06 November 2011 ~ 0 Comentarios

Power and death

By Carlos Alberto Montaner

Asesinato Lincoln

(FIRMAS PRESS) Eight American presidents died while occupying the White House. Four fell victim to illness: William H. Harrison, Zachary Taylor, Warren Harding and Franklin D. Roosevelt. Four were murdered by gunfire: Abraham Lincoln, James Garfield, William McKinley and John F. Kennedy. Six almost died at the hands of madmen or criminals but were saved: Andrew Jackson, Teddy Roosevelt, Harry S. Truman, Richard Nixon, Gerald Ford and Ronald Reagan.

These huge political commotions did not disturb the running of the institutions. The vice presidents peacefully moved into the house of government, the bodies were solemnly buried, a few monuments were erected, a beautiful set of postage stamps was printed, a commemorative coin was minted, society dried its tears and went on its way. As if nothing had happened.

That’s the United States’ extraordinary contribution to contemporary history: the model of a State based on the law and the operation of the institutions, legitimized by the consent of the governed, where the weight of the people selected to direct it temporarily has little significance, even if we’re dealing with giants, such as Jefferson or Lincoln. The societies that have closely adhered to the American influence, truly submitting themselves to the rule of law, have achieved stability and continued progress.” 

But there are other ways to govern. This has to do with the fragility of the strong-man systems. In Venezuela, within the ranks of Chavismo, panic is spreading as a result of the very real possibility that cancer will take the life of Hugo Chávez, leading to the collapse of a State that rests on the exceptionality of a singular character who uses the nation’s resources as he sees fit and whose supporters obey not for his intelligence or quality as administrator of the government but because he grants privileges and is the head of the pack, the Alpha monkey who leads the group through bites and grunts.

The Venezuelans have been through that already. Between 1908 and 1935, the country was ruled, at the point of a boot, by Gen. Juan Vicente Gómez, a ferocious and devious rural caudillo with no scruples who somehow laid the foundations of modern Venezuela thanks to the exploitation of petroleum and, in the process, became immensely wealthy through his corruption. However, one day, when he was78, his kidneys failed and he died. What happened? Almost immediately, his successors, who were his subalterns, began to dismantle the dictatorship.

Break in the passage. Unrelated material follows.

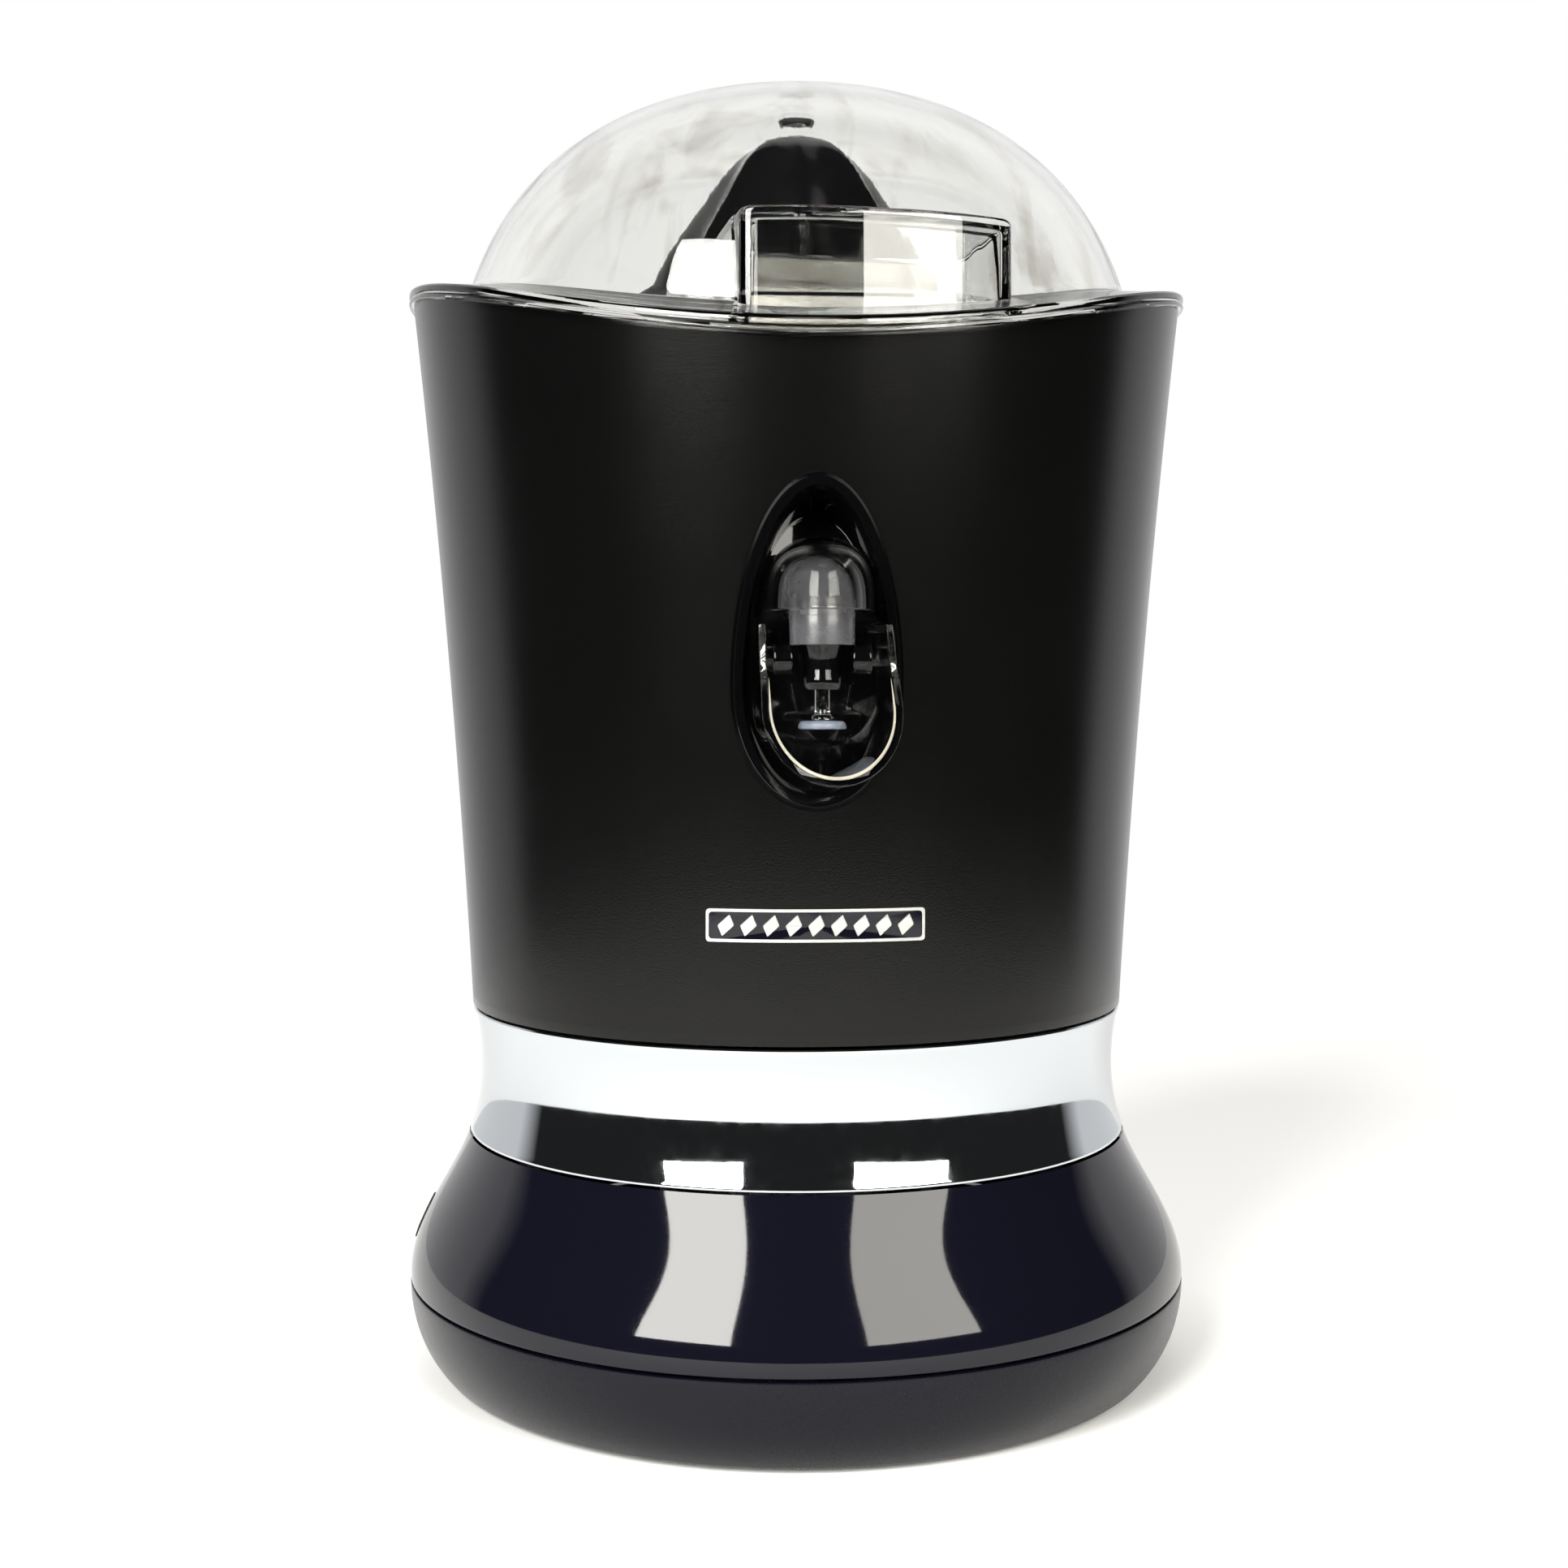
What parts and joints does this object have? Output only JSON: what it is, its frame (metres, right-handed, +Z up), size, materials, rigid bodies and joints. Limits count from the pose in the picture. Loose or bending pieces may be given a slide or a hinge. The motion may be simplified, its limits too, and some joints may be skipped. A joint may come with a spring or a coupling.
{
  "type": "citrus press juicer",
  "caption": "Electric citrus press: flared black body on a bell base with a bright waist ring, clear dome lid over a ribbed reamer cone, and a clear tilting drip-stop spout.",
  "frame": {"origin": "on the turning axis of motor, shaft and cone, at the plane that the feet stand on; the base's flat underside lies 1 mm above it", "axes": "+Z up along the turning axis; the spout points along -Y; +X is to the right of someone facing the spout"},
  "size_m": [0.1678, 0.2086, 0.2728],
  "materials": {
    "satin_black": "satin black moulded ABS",
    "gloss_black": "high-gloss black moulded ABS",
    "chrome": "mirror plating on plastic",
    "clear_plastic": "clear moulded SAN or polycarbonate",
    "white_plastic": "natural acetal or polypropylene",
    "grey_plastic": "moulded grey ABS",
    "rubber": "moulded black rubber",
    "steel": "plain bright steel",
    "copper": "enamelled winding wire, taped",
    "badge_silver": "satin silver"
  },
  "bodies": {
    "housing": {"base_tray": "satin_black", "foot_1": "rubber", "foot_2": "rubber", "foot_3": "rubber", "foot_4": "rubber", "base_screw_1": "steel", "base_screw_2": "steel", "base_screw_3": "steel", "base_screw_4": "steel", "base_cover": "gloss_black", "cord_gland": "rubber", "waist_ring": "chrome", "body_shell": "satin_black", "badge": "badge_silver", "body_deck": "grey_plastic", "shaft_bush": "white_plastic", "spout_pocket": "gloss_black", "juice_duct": "clear_plastic", "spout_pin_left": "steel", "spout_pin_right": "steel", "chassis": "grey_plastic", "motor_stator": "steel", "lower_winding": "copper", "upper_winding": "copper", "motor_lower_bracket": "steel", "motor_upper_bracket": "steel", "motor_bolt_1": "steel", "motor_bolt_2": "steel", "gearbox_case": "grey_plastic", "gearbox_cover": "grey_plastic", "idler_pin": "steel", "start_switch": "grey_plastic", "return_spring": "steel"},
    "bowl": {"juice_bowl": "clear_plastic"},
    "strainer": {"pulp_strainer": "white_plastic"},
    "lid": {"lid": "clear_plastic"},
    "slip_washer": {"cone_washer": "white_plastic"},
    "cone": {"reamer_cone": "gloss_black"},
    "collar": {"press_collar": "white_plastic"},
    "shaft": {"drive_shaft": "steel"},
    "output": {"output_gear": "white_plastic"},
    "idler": {"idler_gear": "white_plastic"},
    "rotor": {"motor_rotor": "steel"},
    "plunger": {"switch_plunger": "white_plastic"},
    "spout": {"spout": "clear_plastic"},
    "valve": {"drip_valve": "white_plastic"}
  },
  "joints": [
    {"name": "bowl_lift", "type": "slide", "parent": "housing", "child": "bowl", "axis": [0, 0, 1], "range_m": [0, 0.1]},
    {"name": "strainer_lift", "type": "slide", "parent": "bowl", "child": "strainer", "axis": [0, 0, 1], "range_m": [0, 0.08]},
    {"name": "lid_lift", "type": "slide", "parent": "strainer", "child": "lid", "axis": [0, 0, 1], "range_m": [0, 0.1]},
    {"name": "cone_press", "type": "slide", "parent": "strainer", "child": "slip_washer", "axis": [0, 0, 1], "range_m": [-0.003, 0], "stiffness_N_per_m": 900, "springref_m": 0.003},
    {"name": "cone_spin", "type": "hinge", "parent": "slip_washer", "child": "cone", "pos_m": [0, 0, 0.2108], "axis": [0, 0, 1], "continuous": true},
    {"name": "shaft_press", "type": "slide", "parent": "housing", "child": "collar", "axis": [0, 0, 1], "range_m": [-0.003, 0], "deforming": ["return_spring"]},
    {"name": "shaft_spin", "type": "hinge", "parent": "collar", "child": "shaft", "pos_m": [0, 0, 0.106], "axis": [0, 0, 1], "continuous": true},
    {"name": "output_spin", "type": "hinge", "parent": "housing", "child": "output", "pos_m": [0, 0, 0.0835], "axis": [0, 0, 1], "continuous": true},
    {"name": "idler_spin", "type": "hinge", "parent": "housing", "child": "idler", "pos_m": [0, 0.025, 0.077], "axis": [0, 0, 1], "continuous": true},
    {"name": "rotor_spin", "type": "hinge", "parent": "housing", "child": "rotor", "pos_m": [0, 0, 0.03], "axis": [0, 0, 1], "continuous": true},
    {"name": "plunger_press", "type": "slide", "parent": "housing", "child": "plunger", "axis": [0, 0, 1], "range_m": [-0.003, 0]},
    {"name": "spout_tilt", "type": "hinge", "parent": "housing", "child": "spout", "pos_m": [0, -0.088, 0.149], "axis": [-1, 0, 0], "range_deg": [0, 25]},
    {"name": "valve_lift", "type": "slide", "parent": "housing", "child": "valve", "axis": [0, 0, 1], "range_m": [0, 0.0044]}
  ],
  "couplings": [
    {"joint": "cone_spin", "follows": "output_spin", "ratio": 1},
    {"joint": "shaft_spin", "follows": "output_spin", "ratio": 1},
    {"joint": "idler_spin", "follows": "output_spin", "ratio": -4},
    {"joint": "rotor_spin", "follows": "output_spin", "ratio": 16},
    {"joint": "shaft_press", "follows": "cone_press", "ratio": 1},
    {"joint": "plunger_press", "follows": "cone_press", "ratio": 1},
    {"joint": "valve_lift", "follows": "spout_tilt", "m_per_rad": 0.01}
  ]
}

Before six months had elapsed, the enormous fortune accumulated during 27 years of tyranny was confiscated by the State, and Venezuela gradually abandoned that primitive organization based on the personal authority of an intimidating chief and tried to build a State structured on laws and institutions. In reality, the Venezuelans didn’t achieve all that until 1959, when Rómulo Betancourt launched a democratic period that lasted 40 years, but that experience foundered in 1999when Hugo Chávez won the elections and restored the disastrous strong-man system.

What usually happens is that the caudillos take the regimes they created to the grave. The power and the strength they accumulate in life are achieved by weakening the State. To give you three long examples, that happened with the Dominican dictatorship of Rafael Leonidas Trujillo beginning with his execution in 1961, with the dictatorship of Portuguese leader Oliveira Salazar after his death in 1970 (he inspired so much fear that he ruled addle brained for two years, after he fell from a chair) and the dictatorship of Gen. Francisco Franco, who died in 1975. In all three cases, the decomposition of the regimes they created and ruled with an iron hand began with the decomposition of the founders’ egregious bodies.

In 1776, when the Americans took arms against England, and in 1787, when they drafted the Constitution, they faced two tremendous obstacles: the mistrustful coexistence between 13 sovereign former colonies in a common nation, and the organized transfer of authority in a State that lacked the indisputable structural force that emanates from a monarchy.

Nobody in Europe would bet a dollar on the survival of that bold experiment. Just read the documents exchanged by the foreign ministries of the Old World at that time. But the fact is that, against every prognostication, it worked. That’s why American presidents can die peacefully in the White House. Caudillos, in contrast, are the dead who generate chaos. After them, the deluge usually comes.